Nation's Foodservice, Inc., doing business as Nation's Giant Hamburgers or simply Nation's, is a privately held El Cerrito, California-based regional fast food diner chain. Its menu includes hamburgers, hot dogs, sandwiches, breakfast items, and pies. The chain, founded in 1952, largely operates in the San Francisco Bay Area, especially the Greater East Bay, with some locations also in the Sacramento area and the Stockton area. In 2024, the company expanded into the Dallas–Fort Worth metroplex in Texas.

==History==
Russ Harvey bought a six-stool hot dog stand in 1952 near the corner of San Pablo Avenue and San Pablo Dam Road in San Pablo, California, with money he obtained through the sale of his 1948 Buick. He subsequently added hamburgers to the menu of the hot dog restaurant with a focus on large portions. After it became successful, he changed the restaurant's name to Harvey's Giant Hamburgers.

In 1960, local teenager Dale Power was hired as a janitor and continued his employment from high school to his graduation at the nearby University of California, Berkeley. In 1970, he purchased his first restaurant in the Jack London Square District in neighboring Oakland.
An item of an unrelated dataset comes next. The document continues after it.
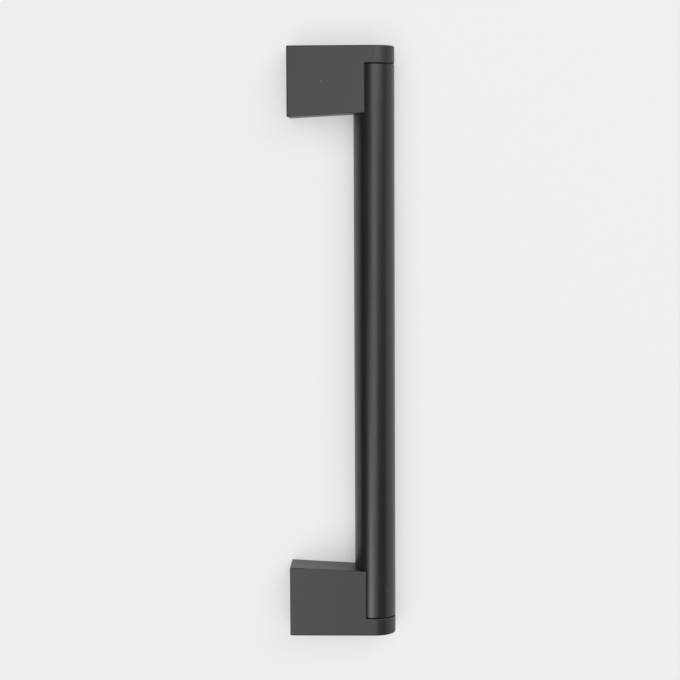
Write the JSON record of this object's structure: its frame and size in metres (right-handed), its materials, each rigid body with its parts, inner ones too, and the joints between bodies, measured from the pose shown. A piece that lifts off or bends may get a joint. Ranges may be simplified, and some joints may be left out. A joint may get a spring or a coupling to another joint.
{
  "type": "door pull handle",
  "caption": "Bar pull handle: a round matt black bar held at its ends by block feet with round-nosed caps, screwed on from behind the door.",
  "frame": {"origin": "on the door plane, midway between the fixing holes and at the middle of the thickness", "axes": "+X away from the door, +Y along the bar to the upper foot, +Z across the thickness; the handle lies on its side, lowest at Z = -6.35 mm"},
  "size_m": [0.033, 0.1832, 0.0126],
  "materials": {
    "bar_coating": "satin",
    "foot_coating": "satin",
    "screw_steel": "satin"
  },
  "bodies": {
    "root": {"bar_tube": "bar_coating", "upper_foot": "foot_coating", "lower_foot": "foot_coating", "upper_set_screw": "screw_steel", "lower_set_screw": "screw_steel"}
  },
  "joints": []
}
He christened it Nation's; the name was decided upon under the belief that they sold the best hamburgers in the nation. At this point Russ Harvey changed the name of his restaurant to Nation's as the two men became partners under a unified brand.

More items were then added to the menu over time including breakfast, lunch, other dinner items, and pies.
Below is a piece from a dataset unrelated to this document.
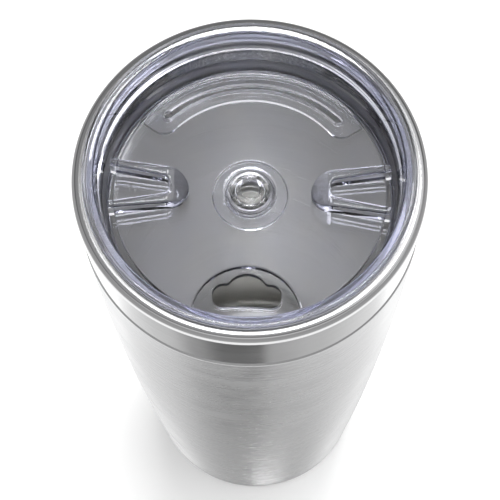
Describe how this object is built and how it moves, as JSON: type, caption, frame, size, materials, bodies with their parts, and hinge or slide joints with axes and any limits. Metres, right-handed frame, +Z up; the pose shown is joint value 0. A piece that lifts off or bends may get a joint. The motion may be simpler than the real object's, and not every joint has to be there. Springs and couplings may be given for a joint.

In 1994, Power became the company's president after Harvey retired. Originally only in the San Francisco Bay Area, the company then expanded east into Sacramento and San Joaquin counties. In 2024, the chain opened its first locations outside of California in the Dallas–Fort Worth metroplex in Texas.

==Locations==
As of 2025, the chain has 31 total locations across the San Francisco Bay Area, the Sacramento area and the Stockton area. Nine are in Contra Costa including: Brentwood, Concord, El Cerrito, Moraga, Orinda, Pleasant Hill, Pittsburg, San Pablo, and Tara Hills. The original San Pablo location is no longer standing, and the current San Pablo Nation's is on the same site as the original restaurant at San Pablo Avenue and San Pablo Dam Road.

There are nine Nation's in Alameda County: Alameda, Berkeley, Castro Valley, Fremont, Hayward, Livermore, Oakland, Pleasanton, and San Leandro. The Oakland location remains in the Jack London Square District.

There are four in Solano County, located in Benicia, Fairfield, Vacaville, and Vallejo. There are two in San Mateo County, located in Daly City and South San Francisco. There is only one Nation's in Napa in the county by the same name.

Four restaurants are in the Central Valley cities of Lodi, Modesto, Stockton, and Tracy in San Joaquin County. Expansion in 2011 brought the chain into Sacramento County; locations there include Citrus Heights and Sacramento.

The first restaurants outside of California opened in 2024 in the Dallas–Fort Worth metroplex in Texas. Locations include Arlington, Denton, and Sunnyvale.

Two locations were scheduled to open in the latter half of 2025; Pacifica, which will mark a third location in San Mateo County and San Jose which will be the first location in Santa Clara County.